Diria que o lance teria tudo para não ser penálti se o jogo se jogasse na televisão.
Os áudios da comunicação do VAR poderiam ajudar a perceber qual o entendimento de Luís Godinho e António Nobre neste lance. Olhando o lance no estádio, não parece haver dúvidas sobre o penálti, tendo em conta a ação de Otamendi. Olhando o lance nas sucessivas repetições, acabaremos por chegar à mesma conclusão que Duarte Gomes chegou no jornal “A Bola”, dizendo que é o avançado Jason quem se aproveita do facto do seu “adversário estar no solo para procurar o contacto”. O inusitado do anúncio do árbitro “falta cometida com a cabeça” poderá avançar para os anais do futebol nacional. Será um caso único. Diria que o lance teria tudo para não ser penálti se o jogo se jogasse na televisão. Percebendo a forma como o lance ocorre e o facto da decisão final ser do árbitro, custa-me que o VAR tenha encontrado razões para se posicionar perante a situação como um erro claro e óbvio do árbitro em campo.
Porque tudo seria penálti
É, portanto, um debate que tem que ser abordado pela linha de como manteremos a essência do jogo. Como é que continuaremos a ver o futebol no futuro? O que deve ter primazia, o adepto que assiste em casa e o video-árbitro ou os adeptos que estão nas bancadas e os intervenientes diretos no jogo? E será que as verdades de senso comum sobre o comportamento dos defensores continuarão a ser tomadas como boas? Eduardo Quaresma, no Santa Clara - Sporting, contrariou outra das regras básicas do comportamento do bom defesa, atacando a posição de um adversário que estavas de costas para o ataque, ainda por cima dentro da área. Ao atingir Matheus Pereira cometeu um penálti claro e óbvio que nem a equipa de arbitragem chefiada por Cláudio Pereira viu em campo, nem o VAR Hélder Malheiro compreendeu como merecedor de outra análise.

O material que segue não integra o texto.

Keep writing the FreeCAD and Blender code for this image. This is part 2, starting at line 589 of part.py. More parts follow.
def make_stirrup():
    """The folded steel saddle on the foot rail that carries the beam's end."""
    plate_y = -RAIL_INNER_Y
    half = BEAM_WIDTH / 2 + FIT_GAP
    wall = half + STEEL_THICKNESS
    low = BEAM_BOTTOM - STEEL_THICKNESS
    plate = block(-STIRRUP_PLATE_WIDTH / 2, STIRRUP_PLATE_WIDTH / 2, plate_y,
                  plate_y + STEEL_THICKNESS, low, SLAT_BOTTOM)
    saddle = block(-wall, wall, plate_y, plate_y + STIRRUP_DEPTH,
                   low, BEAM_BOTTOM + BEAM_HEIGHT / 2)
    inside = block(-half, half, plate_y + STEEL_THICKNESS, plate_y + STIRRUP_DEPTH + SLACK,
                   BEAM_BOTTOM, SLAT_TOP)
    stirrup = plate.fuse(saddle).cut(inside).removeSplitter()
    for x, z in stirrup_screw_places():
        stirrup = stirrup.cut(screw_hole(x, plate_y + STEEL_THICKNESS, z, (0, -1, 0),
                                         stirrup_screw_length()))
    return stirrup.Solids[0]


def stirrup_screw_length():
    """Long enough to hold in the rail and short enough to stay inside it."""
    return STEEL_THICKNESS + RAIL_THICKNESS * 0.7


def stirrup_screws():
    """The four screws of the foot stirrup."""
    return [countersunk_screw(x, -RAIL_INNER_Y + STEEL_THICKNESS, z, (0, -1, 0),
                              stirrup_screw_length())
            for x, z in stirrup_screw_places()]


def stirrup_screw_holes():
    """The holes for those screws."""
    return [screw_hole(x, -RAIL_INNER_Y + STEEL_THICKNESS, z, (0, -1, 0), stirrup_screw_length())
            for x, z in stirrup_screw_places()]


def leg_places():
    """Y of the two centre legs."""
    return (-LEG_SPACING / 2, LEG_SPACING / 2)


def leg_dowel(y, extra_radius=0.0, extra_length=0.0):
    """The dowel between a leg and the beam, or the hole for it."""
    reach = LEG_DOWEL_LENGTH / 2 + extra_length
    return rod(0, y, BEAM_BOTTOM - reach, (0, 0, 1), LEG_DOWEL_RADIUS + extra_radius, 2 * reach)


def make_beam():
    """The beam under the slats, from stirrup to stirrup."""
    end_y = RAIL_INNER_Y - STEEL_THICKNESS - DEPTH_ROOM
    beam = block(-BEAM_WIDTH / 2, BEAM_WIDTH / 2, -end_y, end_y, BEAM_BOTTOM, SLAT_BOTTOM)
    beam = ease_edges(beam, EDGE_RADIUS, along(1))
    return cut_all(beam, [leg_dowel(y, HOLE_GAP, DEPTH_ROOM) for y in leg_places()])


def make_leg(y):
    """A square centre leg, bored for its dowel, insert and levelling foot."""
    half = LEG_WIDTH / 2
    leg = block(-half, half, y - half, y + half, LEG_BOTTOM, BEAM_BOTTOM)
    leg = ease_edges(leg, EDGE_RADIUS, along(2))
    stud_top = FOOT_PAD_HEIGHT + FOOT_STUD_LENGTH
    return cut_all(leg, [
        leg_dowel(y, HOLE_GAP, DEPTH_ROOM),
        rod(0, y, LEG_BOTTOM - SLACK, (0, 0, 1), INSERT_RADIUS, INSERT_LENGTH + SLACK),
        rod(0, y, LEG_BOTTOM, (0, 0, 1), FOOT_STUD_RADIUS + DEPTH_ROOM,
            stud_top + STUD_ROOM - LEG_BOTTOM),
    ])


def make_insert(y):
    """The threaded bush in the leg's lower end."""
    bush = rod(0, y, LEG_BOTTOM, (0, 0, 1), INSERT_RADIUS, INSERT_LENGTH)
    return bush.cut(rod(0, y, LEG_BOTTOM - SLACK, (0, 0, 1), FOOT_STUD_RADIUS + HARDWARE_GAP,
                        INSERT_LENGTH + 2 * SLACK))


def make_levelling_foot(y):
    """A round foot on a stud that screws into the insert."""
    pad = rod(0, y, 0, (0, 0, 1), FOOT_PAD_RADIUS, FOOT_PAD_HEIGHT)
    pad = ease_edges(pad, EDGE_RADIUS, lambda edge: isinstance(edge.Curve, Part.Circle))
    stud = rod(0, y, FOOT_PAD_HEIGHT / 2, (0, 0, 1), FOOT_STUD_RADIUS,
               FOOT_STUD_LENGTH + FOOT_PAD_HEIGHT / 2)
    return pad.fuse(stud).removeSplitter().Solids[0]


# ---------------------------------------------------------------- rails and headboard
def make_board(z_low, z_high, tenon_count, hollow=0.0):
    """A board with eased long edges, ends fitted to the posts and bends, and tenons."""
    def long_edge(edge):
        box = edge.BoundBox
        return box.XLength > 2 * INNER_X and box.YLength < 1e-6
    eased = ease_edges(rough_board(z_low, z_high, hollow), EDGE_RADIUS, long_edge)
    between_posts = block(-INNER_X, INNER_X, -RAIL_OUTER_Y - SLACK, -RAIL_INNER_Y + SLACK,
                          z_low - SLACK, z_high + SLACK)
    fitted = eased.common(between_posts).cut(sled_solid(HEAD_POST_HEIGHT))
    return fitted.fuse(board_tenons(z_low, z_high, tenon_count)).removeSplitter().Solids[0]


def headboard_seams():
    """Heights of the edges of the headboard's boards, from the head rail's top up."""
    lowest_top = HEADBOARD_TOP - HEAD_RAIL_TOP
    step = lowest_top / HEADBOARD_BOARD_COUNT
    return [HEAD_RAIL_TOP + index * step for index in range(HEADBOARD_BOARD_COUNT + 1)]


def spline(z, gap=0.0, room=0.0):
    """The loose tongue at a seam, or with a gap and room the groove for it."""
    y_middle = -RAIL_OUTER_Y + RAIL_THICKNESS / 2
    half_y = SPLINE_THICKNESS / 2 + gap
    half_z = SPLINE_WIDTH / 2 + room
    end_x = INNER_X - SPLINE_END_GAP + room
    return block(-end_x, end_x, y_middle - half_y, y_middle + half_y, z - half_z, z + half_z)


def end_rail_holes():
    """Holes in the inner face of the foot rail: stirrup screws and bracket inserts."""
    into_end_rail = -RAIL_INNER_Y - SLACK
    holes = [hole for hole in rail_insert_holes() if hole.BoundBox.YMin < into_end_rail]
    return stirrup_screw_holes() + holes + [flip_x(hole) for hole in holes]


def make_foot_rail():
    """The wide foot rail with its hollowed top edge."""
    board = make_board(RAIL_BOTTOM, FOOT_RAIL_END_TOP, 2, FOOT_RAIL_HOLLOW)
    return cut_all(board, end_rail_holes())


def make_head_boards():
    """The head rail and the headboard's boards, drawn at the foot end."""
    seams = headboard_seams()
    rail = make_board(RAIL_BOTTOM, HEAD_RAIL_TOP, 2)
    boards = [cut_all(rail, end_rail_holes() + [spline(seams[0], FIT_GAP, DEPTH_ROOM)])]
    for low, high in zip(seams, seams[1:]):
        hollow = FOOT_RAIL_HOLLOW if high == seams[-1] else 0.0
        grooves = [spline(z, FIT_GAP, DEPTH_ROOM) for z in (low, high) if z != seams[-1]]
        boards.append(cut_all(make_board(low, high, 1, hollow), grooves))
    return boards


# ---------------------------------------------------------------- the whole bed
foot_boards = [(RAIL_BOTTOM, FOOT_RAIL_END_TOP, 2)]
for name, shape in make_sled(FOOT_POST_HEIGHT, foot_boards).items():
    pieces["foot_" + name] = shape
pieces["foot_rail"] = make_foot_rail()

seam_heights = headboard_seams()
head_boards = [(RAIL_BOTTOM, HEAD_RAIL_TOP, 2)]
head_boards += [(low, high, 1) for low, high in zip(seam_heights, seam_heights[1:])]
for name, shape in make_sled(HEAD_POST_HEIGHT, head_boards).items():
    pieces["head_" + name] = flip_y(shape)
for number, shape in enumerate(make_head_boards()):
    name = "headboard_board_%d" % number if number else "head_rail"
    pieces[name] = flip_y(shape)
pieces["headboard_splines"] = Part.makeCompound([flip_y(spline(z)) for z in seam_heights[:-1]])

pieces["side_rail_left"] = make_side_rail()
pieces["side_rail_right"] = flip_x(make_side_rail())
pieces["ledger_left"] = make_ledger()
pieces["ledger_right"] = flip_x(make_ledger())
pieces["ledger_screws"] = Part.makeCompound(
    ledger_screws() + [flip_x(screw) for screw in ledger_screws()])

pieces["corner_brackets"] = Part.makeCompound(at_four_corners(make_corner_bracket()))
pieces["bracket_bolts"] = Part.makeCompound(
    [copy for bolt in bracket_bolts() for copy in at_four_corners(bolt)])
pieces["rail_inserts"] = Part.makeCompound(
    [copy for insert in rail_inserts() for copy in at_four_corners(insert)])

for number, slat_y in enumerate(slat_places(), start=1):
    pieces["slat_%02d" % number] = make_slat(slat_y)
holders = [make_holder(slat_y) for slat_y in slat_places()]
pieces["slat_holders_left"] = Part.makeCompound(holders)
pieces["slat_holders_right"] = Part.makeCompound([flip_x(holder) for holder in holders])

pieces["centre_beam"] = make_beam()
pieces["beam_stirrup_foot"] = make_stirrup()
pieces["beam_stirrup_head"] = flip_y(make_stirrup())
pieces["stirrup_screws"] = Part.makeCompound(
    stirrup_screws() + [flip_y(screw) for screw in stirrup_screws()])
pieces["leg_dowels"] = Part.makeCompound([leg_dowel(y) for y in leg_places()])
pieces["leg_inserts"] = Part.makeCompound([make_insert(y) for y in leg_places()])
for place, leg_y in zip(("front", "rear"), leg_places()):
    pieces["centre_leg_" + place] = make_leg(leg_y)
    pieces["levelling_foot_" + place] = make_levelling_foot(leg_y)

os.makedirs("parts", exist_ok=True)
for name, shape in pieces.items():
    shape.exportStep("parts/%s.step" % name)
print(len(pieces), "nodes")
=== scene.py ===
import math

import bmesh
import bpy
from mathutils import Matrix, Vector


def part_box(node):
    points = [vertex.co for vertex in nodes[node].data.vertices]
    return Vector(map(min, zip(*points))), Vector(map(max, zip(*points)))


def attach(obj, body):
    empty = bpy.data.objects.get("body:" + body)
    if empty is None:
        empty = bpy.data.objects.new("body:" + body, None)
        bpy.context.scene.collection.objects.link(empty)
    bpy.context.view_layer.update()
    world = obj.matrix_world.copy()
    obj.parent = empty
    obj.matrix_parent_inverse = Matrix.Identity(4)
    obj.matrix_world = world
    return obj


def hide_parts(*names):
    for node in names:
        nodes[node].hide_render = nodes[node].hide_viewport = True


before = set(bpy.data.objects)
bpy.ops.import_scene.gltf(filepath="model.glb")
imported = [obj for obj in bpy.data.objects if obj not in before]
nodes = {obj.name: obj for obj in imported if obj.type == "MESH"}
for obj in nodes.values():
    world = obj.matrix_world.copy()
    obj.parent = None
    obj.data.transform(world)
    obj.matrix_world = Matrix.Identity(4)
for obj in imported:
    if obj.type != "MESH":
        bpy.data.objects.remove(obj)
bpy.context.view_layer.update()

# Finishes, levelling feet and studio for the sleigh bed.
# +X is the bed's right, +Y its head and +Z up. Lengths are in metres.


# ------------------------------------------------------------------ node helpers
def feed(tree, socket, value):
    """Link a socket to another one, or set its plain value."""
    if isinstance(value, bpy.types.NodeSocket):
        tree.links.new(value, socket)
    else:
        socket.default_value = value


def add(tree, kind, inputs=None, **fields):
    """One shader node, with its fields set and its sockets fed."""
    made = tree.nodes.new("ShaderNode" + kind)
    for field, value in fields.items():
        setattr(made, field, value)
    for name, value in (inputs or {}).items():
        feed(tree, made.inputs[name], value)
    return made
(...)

Quando se pedem critérios semelhantes nas decisões do VAR, isso nada tem que ver com o constante chamar do árbitro para ver repetições no ecrã. Um critério equilibrado e sustentável para lances semelhantes deve partir do responsável máximo da arbitragem que deve estar diretamente envolvido na tomada de decisão. O trabalho regular dos árbitros profissionais na definição deste critério, assente na visão para a competição que o Conselho de Arbitragem possa ter, é essencial para termos uma tomada de decisão que não leve a que as equipas se sintam constantemente prejudicadas. E, no entanto, não é isso que temos na Liga Portugal. Pelo contrário, tomou-se como bom ter o responsável do VAR a analisar e criticar as decisões dos árbitros do VAR, caso a caso, na televisão, incorrendo no erro inaugural deste texto. Olhar apenas para os casos concretos só nos faz terminar com uma ideia ainda mais longínqua da realidade do problema que temos em mãos.